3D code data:
--*--
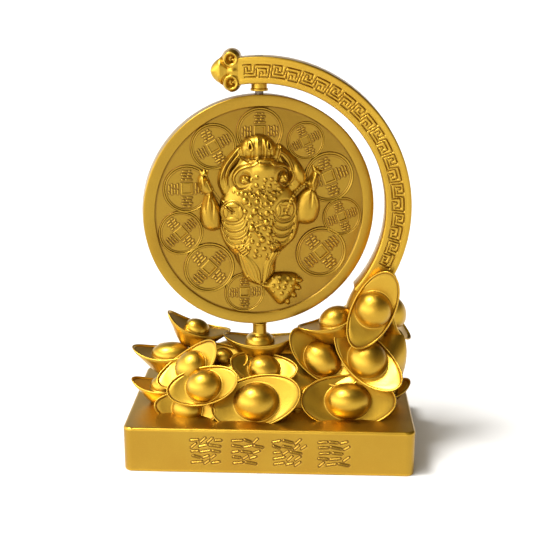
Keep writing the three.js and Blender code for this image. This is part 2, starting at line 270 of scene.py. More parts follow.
class Relief:
    def __init__(self, u0, u1, v0, v1, pitch, floor):
        self.pitch = pitch
        self.us = np.arange(u0, u1 + pitch, pitch)
        self.vs = np.arange(v0, v1 + pitch, pitch)
        self.u, self.v = np.meshgrid(self.us, self.vs)
        self.h = np.full(self.u.shape, float(floor))

    def window(self, u, v, reach):
        """The slice of the grid within reach of the points."""
        i0 = max(0, int((np.min(v) - reach - self.vs[0]) / self.pitch))
        i1 = min(len(self.vs), int((np.max(v) + reach - self.vs[0]) / self.pitch) + 2)
        j0 = max(0, int((np.min(u) - reach - self.us[0]) / self.pitch))
        j1 = min(len(self.us), int((np.max(u) + reach - self.us[0]) / self.pitch) + 2)
        return slice(i0, i1), slice(j0, j1)

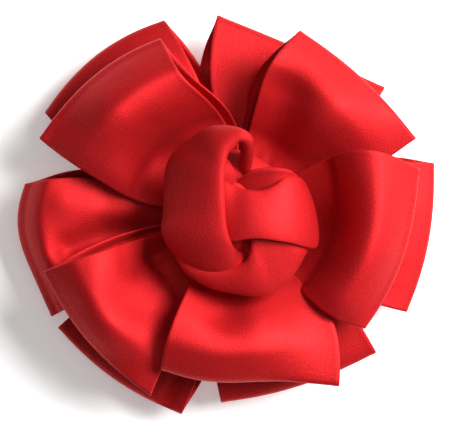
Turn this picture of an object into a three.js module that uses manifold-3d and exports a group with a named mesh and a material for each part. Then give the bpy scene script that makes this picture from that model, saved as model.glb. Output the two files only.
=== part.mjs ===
// A satin flower hair clip: two rosettes of folded ribbon loops and a tied ribbon knot, sewn through
// a felt backing that carries a sprung alligator clip. Millimetres, +Z towards the flower's face.
// The origin is under the flower's axis, on the flat outer face of the clip's lower arm.
import * as THREE from "three";
import Module from "manifold-3d";
import { mergeVertices } from "three/addons/utils/BufferGeometryUtils.js";

const wasm = await Module();
wasm.setup();

// ---- Driving dimensions ----

const SATIN_THICKNESS = 0.8; // two turned plies of satin
const ROOT_RADIUS = 7; // where a loop's gathered ends stop, around the stitching
const EDGE_CLOSING = 0.35; // how much closer a loop's plies lie at its side edges
const EDGE_CURVE = 2.5; // a loop's side edges run along their gathered rays and turn late to the corners
const STATIONS_ALONG = 28;
const STATIONS_ACROSS = 5;

// Each side of a loop's fold ends in a corner: its ray in degrees, its reach, its lift, and the ray
// that the side edge leaves the centre on. bow is how far the fold's middle stands out between them.
const BACK_LOOPS = [
  { cw: [39.5, 60.0, 0.0, 27.5], ccw: [94.0, 60.0, 1.0, 102.5], bow: 0.5 },
  { cw: [109.5, 61.8, 1.5, 104.5], ccw: [152.0, 64.5, -1.0, 165.0], bow: 4.2 },
  { cw: [172.5, 63.5, 2.0, 168.0], ccw: [209.5, 63.5, -1.0, 210.8], bow: 4.5 },
  { cw: [214.0, 63.5, -1.0, 213.0], ccw: [256.0, 63.4, 0.0, 259.5], bow: 3.0 },
  { cw: [267.0, 58.5, 0.0, 262.0], ccw: [315.5, 61.3, 0.0, 322.0], bow: 2.5 },
  { cw: [330.5, 61.4, -1.0, 324.5], ccw: [373.5, 63.2, 1.0, 385.0], bow: 2.7 },
];
const FRONT_LOOPS = [
  { cw: [22.0, 59.2, 0.0, 33.0], ccw: [69.3, 57.7, 2.5, 80.0], bow: 3.7 },
  { cw: [112.7, 56.0, 2.5, 93.0], ccw: [159.0, 61.7, -1.0, 178.0], bow: 4.0 },
  { cw: [197.8, 58.9, 2.0, 197.0], ccw: [244.3, 60.2, -1.5, 238.0], bow: 3.5 },
  { cw: [247.5, 51.3, 1.5, 240.5], ccw: [301.5, 60.9, -0.5, 310.0], bow: 1.5 },
  { cw: [318.9, 52.9, -1.0, 312.5], ccw: [372.7, 57.2, 2.0, 391.0], bow: 4.0 },
];

// A loop's side view, from its upper gathered end out over the fold and back underneath:
// [share of the way from the root to the fold, height].
const BACK_PROFILE = [
  [0, 16.8], [0.18, 17.2], [0.38, 19.6], [0.6, 21.8], [0.8, 20.0], [0.94, 15.8],
  [1, 11.0], [0.95, 8.0], [0.8, 8.2], [0.6, 10.2], [0.4, 12.8], [0.2, 13.4], [0, 13.4],
];
const FRONT_PROFILE = [
  [0, 22.6], [0.2, 23.0], [0.38, 28.0], [0.58, 35.0], [0.76, 37.0], [0.93, 32.8],
  [1, 27.5], [0.95, 24.8], [0.8, 24.4], [0.6, 24.6], [0.4, 23.0], [0.2, 20.4], [0, 19.8],
];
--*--
**Objective**
All of the material must be reproduced exactly.

**Solution for this problem**
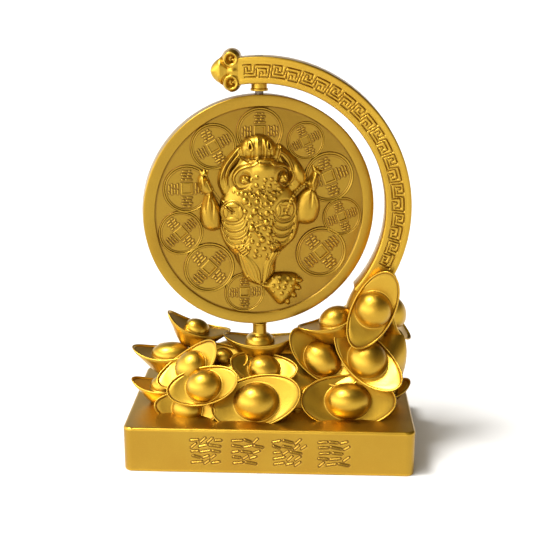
Keep writing the three.js and Blender code for this image. This is part 2, starting at line 270 of scene.py. More parts follow.
class Relief:
    def __init__(self, u0, u1, v0, v1, pitch, floor):
        self.pitch = pitch
        self.us = np.arange(u0, u1 + pitch, pitch)
        self.vs = np.arange(v0, v1 + pitch, pitch)
        self.u, self.v = np.meshgrid(self.us, self.vs)
        self.h = np.full(self.u.shape, float(floor))

    def window(self, u, v, reach):
        """The slice of the grid within reach of the points."""
        i0 = max(0, int((np.min(v) - reach - self.vs[0]) / self.pitch))
        i1 = min(len(self.vs), int((np.max(v) + reach - self.vs[0]) / self.pitch) + 2)
        j0 = max(0, int((np.min(u) - reach - self.us[0]) / self.pitch))
        j1 = min(len(self.us), int((np.max(u) + reach - self.us[0]) / self.pitch) + 2)
        return slice(i0, i1), slice(j0, j1)

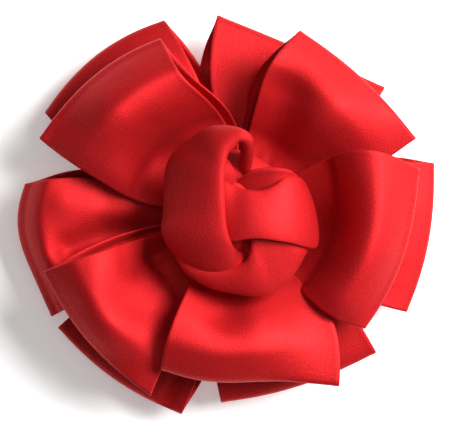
Turn this picture of an object into a three.js module that uses manifold-3d and exports a group with a named mesh and a material for each part. Then give the bpy scene script that makes this picture from that model, saved as model.glb. Output the two files only.
=== part.mjs ===
// A satin flower hair clip: two rosettes of folded ribbon loops and a tied ribbon knot, sewn through
// a felt backing that carries a sprung alligator clip. Millimetres, +Z towards the flower's face.
// The origin is under the flower's axis, on the flat outer face of the clip's lower arm.
import * as THREE from "three";
import Module from "manifold-3d";
import { mergeVertices } from "three/addons/utils/BufferGeometryUtils.js";

const wasm = await Module();
wasm.setup();

// ---- Driving dimensions ----

const SATIN_THICKNESS = 0.8; // two turned plies of satin
const ROOT_RADIUS = 7; // where a loop's gathered ends stop, around the stitching
const EDGE_CLOSING = 0.35; // how much closer a loop's plies lie at its side edges
const EDGE_CURVE = 2.5; // a loop's side edges run along their gathered rays and turn late to the corners
const STATIONS_ALONG = 28;
const STATIONS_ACROSS = 5;

// Each side of a loop's fold ends in a corner: its ray in degrees, its reach, its lift, and the ray
// that the side edge leaves the centre on. bow is how far the fold's middle stands out between them.
const BACK_LOOPS = [
  { cw: [39.5, 60.0, 0.0, 27.5], ccw: [94.0, 60.0, 1.0, 102.5], bow: 0.5 },
  { cw: [109.5, 61.8, 1.5, 104.5], ccw: [152.0, 64.5, -1.0, 165.0], bow: 4.2 },
  { cw: [172.5, 63.5, 2.0, 168.0], ccw: [209.5, 63.5, -1.0, 210.8], bow: 4.5 },
  { cw: [214.0, 63.5, -1.0, 213.0], ccw: [256.0, 63.4, 0.0, 259.5], bow: 3.0 },
  { cw: [267.0, 58.5, 0.0, 262.0], ccw: [315.5, 61.3, 0.0, 322.0], bow: 2.5 },
  { cw: [330.5, 61.4, -1.0, 324.5], ccw: [373.5, 63.2, 1.0, 385.0], bow: 2.7 },
];
const FRONT_LOOPS = [
  { cw: [22.0, 59.2, 0.0, 33.0], ccw: [69.3, 57.7, 2.5, 80.0], bow: 3.7 },
  { cw: [112.7, 56.0, 2.5, 93.0], ccw: [159.0, 61.7, -1.0, 178.0], bow: 4.0 },
  { cw: [197.8, 58.9, 2.0, 197.0], ccw: [244.3, 60.2, -1.5, 238.0], bow: 3.5 },
  { cw: [247.5, 51.3, 1.5, 240.5], ccw: [301.5, 60.9, -0.5, 310.0], bow: 1.5 },
  { cw: [318.9, 52.9, -1.0, 312.5], ccw: [372.7, 57.2, 2.0, 391.0], bow: 4.0 },
];

// A loop's side view, from its upper gathered end out over the fold and back underneath:
// [share of the way from the root to the fold, height].
const BACK_PROFILE = [
  [0, 16.8], [0.18, 17.2], [0.38, 19.6], [0.6, 21.8], [0.8, 20.0], [0.94, 15.8],
  [1, 11.0], [0.95, 8.0], [0.8, 8.2], [0.6, 10.2], [0.4, 12.8], [0.2, 13.4], [0, 13.4],
];
const FRONT_PROFILE = [
  [0, 22.6], [0.2, 23.0], [0.38, 28.0], [0.58, 35.0], [0.76, 37.0], [0.93, 32.8],
  [1, 27.5], [0.95, 24.8], [0.8, 24.4], [0.6, 24.6], [0.4, 23.0], [0.2, 20.4], [0, 19.8],
];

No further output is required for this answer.